After flan we moved on to creme caramel, which is much the same process, except that you get to torch the tops to form a glass-like sugary caramel-y crust. Ours was flavored with bailey's irish cream and chocolate, but I didn't think that the flavors came through very well. Needed more booze, or more chocolate, or both. Or something. No pictures of that, simply because I forgot.

The next week we moved on to the petit-fours:



from left to right:
napoleons: blitz puff pastry and rich pastry cream, covered in fondant.
chocolate bombes: chocolate mousse and caramel mousse layered over rive gauche (chocolate) cake.
bavarian cakes: almond sponge cake decorated with orange tulipe batter and filled with orange bavarian cream.

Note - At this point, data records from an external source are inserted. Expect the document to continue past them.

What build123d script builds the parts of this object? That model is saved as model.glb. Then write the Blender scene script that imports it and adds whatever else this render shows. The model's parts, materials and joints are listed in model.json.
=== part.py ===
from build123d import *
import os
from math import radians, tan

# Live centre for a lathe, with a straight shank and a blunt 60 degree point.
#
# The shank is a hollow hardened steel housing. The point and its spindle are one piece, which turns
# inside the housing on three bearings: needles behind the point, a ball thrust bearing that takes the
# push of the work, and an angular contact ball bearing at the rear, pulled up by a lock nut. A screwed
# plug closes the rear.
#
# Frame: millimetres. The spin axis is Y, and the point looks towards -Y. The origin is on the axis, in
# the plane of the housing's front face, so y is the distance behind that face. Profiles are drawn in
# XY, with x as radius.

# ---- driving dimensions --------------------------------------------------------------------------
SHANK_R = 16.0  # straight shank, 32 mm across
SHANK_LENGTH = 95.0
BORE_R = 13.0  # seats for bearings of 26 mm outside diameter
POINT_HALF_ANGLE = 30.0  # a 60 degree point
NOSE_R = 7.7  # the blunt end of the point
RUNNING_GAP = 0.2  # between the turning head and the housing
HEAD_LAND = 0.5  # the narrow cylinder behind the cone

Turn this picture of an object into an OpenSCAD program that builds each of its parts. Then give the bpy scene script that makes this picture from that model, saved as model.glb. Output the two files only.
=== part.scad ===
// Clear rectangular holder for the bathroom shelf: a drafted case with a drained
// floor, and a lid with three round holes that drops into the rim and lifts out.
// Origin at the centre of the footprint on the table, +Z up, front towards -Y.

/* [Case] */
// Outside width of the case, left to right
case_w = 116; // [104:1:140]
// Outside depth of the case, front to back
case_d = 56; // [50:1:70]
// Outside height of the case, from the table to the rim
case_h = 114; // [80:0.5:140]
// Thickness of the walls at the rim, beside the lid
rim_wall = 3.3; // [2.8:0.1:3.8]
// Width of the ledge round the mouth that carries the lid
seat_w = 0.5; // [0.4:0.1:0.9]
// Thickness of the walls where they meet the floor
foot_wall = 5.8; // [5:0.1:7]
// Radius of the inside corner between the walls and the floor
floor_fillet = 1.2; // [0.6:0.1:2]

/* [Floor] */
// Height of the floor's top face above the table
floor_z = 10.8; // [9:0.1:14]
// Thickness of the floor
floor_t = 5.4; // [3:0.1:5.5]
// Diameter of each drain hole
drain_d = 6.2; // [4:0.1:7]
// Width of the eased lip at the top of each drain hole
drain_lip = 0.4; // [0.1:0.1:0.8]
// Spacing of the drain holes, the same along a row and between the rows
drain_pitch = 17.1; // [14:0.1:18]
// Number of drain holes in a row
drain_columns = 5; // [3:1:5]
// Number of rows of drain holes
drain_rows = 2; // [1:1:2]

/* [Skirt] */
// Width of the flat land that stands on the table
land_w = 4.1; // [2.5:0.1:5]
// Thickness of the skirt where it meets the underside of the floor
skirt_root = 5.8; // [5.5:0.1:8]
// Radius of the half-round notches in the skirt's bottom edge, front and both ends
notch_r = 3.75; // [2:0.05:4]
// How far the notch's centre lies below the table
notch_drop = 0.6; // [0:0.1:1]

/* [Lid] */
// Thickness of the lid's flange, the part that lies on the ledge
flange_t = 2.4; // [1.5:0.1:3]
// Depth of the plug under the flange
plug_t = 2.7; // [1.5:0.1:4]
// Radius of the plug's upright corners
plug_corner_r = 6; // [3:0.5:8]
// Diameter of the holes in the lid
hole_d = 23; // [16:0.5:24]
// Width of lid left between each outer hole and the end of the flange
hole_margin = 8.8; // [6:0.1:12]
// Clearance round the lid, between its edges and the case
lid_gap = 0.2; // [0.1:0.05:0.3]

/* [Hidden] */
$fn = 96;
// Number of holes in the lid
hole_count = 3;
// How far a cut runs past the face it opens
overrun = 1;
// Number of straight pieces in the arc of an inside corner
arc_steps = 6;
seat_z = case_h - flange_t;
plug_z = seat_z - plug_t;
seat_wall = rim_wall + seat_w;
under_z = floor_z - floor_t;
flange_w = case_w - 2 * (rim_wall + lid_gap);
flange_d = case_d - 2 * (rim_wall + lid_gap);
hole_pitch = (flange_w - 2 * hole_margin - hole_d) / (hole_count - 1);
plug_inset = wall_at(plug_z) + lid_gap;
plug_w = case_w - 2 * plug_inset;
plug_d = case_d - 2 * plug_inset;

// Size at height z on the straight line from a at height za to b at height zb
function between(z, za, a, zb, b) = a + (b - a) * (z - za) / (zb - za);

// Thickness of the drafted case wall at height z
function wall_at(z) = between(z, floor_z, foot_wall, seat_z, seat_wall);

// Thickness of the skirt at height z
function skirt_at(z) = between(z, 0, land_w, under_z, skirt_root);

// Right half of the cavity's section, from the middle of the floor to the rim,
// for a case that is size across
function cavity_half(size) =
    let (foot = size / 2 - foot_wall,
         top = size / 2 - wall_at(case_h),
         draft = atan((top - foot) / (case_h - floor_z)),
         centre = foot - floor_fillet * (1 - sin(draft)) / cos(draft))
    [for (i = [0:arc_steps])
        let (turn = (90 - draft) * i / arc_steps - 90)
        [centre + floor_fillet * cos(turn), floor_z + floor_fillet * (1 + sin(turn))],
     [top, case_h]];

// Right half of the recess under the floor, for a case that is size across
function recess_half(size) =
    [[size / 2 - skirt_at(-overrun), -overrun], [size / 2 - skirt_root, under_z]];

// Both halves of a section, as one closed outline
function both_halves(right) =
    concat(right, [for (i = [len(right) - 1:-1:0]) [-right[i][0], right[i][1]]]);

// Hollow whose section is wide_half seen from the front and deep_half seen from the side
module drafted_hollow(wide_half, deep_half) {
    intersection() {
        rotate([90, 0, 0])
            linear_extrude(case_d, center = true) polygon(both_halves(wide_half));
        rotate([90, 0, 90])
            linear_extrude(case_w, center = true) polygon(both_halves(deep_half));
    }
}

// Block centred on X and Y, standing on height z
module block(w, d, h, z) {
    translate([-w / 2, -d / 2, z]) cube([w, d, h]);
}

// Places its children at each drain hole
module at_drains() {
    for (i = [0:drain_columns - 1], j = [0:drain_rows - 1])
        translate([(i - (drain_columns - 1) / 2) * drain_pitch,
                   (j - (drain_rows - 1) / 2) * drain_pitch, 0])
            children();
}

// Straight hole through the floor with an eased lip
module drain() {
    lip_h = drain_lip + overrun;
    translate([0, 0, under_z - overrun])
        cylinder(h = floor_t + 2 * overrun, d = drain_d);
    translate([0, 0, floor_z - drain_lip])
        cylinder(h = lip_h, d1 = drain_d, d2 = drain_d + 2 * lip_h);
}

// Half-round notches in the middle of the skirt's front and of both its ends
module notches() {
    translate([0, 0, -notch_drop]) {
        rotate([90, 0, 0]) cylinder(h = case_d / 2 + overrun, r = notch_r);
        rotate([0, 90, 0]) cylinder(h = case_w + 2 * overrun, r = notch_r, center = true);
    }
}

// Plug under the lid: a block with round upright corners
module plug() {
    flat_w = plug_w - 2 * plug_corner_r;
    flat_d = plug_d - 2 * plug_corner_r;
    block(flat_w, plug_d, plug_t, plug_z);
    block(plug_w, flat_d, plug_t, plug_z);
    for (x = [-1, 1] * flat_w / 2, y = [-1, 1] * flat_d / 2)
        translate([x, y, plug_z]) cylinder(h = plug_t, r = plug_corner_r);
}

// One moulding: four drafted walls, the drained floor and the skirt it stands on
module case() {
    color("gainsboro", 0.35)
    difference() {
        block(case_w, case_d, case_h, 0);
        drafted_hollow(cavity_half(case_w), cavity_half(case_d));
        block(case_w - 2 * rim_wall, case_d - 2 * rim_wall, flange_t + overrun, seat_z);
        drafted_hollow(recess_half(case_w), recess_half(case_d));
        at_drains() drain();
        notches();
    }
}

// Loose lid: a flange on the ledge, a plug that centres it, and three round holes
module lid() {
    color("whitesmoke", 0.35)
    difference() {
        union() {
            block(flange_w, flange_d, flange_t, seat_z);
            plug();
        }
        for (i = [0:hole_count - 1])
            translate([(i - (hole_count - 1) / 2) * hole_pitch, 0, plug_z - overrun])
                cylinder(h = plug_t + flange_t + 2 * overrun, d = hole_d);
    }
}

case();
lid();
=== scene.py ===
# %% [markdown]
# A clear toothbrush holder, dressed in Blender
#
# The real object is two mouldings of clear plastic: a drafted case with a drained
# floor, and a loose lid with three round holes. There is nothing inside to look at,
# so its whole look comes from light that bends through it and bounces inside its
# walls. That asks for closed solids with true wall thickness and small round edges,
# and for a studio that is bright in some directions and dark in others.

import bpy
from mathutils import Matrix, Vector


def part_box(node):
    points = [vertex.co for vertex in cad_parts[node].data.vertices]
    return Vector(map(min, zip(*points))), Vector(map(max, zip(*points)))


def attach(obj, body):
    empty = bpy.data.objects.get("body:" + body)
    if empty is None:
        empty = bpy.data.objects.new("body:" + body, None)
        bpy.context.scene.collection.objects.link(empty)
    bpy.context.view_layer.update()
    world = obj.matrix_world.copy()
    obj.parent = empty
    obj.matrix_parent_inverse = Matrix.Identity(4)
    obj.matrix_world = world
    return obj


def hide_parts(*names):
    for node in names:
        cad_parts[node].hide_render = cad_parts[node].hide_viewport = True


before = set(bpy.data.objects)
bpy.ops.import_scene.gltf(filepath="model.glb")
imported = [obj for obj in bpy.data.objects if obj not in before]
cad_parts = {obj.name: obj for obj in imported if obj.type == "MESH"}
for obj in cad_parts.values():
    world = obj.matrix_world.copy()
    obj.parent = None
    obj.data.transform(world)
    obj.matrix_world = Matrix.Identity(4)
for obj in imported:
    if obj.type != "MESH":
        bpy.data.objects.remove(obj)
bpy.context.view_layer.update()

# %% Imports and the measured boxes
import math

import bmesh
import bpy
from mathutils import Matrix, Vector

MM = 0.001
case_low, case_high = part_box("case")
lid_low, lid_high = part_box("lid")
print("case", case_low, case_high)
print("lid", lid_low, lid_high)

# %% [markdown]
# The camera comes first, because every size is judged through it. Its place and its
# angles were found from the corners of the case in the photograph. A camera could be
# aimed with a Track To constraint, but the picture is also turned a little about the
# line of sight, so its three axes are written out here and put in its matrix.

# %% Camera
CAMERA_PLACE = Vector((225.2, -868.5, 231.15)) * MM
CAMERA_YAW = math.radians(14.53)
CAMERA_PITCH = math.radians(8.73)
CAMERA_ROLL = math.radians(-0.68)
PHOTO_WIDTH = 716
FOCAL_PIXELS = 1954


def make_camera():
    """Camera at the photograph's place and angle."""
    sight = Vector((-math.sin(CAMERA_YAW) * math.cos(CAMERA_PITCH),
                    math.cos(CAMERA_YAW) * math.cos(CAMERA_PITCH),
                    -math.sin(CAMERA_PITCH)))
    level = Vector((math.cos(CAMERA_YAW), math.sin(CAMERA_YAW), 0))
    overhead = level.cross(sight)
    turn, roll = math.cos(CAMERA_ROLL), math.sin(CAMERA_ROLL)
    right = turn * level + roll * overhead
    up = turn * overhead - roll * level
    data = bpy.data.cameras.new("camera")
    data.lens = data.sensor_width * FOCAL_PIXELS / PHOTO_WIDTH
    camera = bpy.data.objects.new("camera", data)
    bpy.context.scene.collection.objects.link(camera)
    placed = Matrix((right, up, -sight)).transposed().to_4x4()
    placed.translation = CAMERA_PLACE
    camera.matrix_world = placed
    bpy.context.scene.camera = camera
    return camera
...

The bombes were like a mini version of what I'd done in my cake rotation, so I was comfortable with those, and the napoleons are amazingly simple to make (despite being an utter mess to eat). The most complicated part of all of this was making the stripes on the bavarian-filled cake.



You make a batter of egg whites and powdered sugar and a bit of bread flour (called a tulipe batter), spread it into a sheet pan atop a silpat, and then use this giant long device to make a stripey design on it. Your hands need to move straight and your pressure needs to be perfect and even for the best result. The tray is then frozen and afterwards the cake batter poured on top of the pattern and baked. when the cake is flipped out and the silpat removed, the stripes will remain on the cake. Voila!

Then you spend an hour cutting the cake into wee strips and circles to make these cakes.

And that, folks, was the end of my second quarter in pastry school.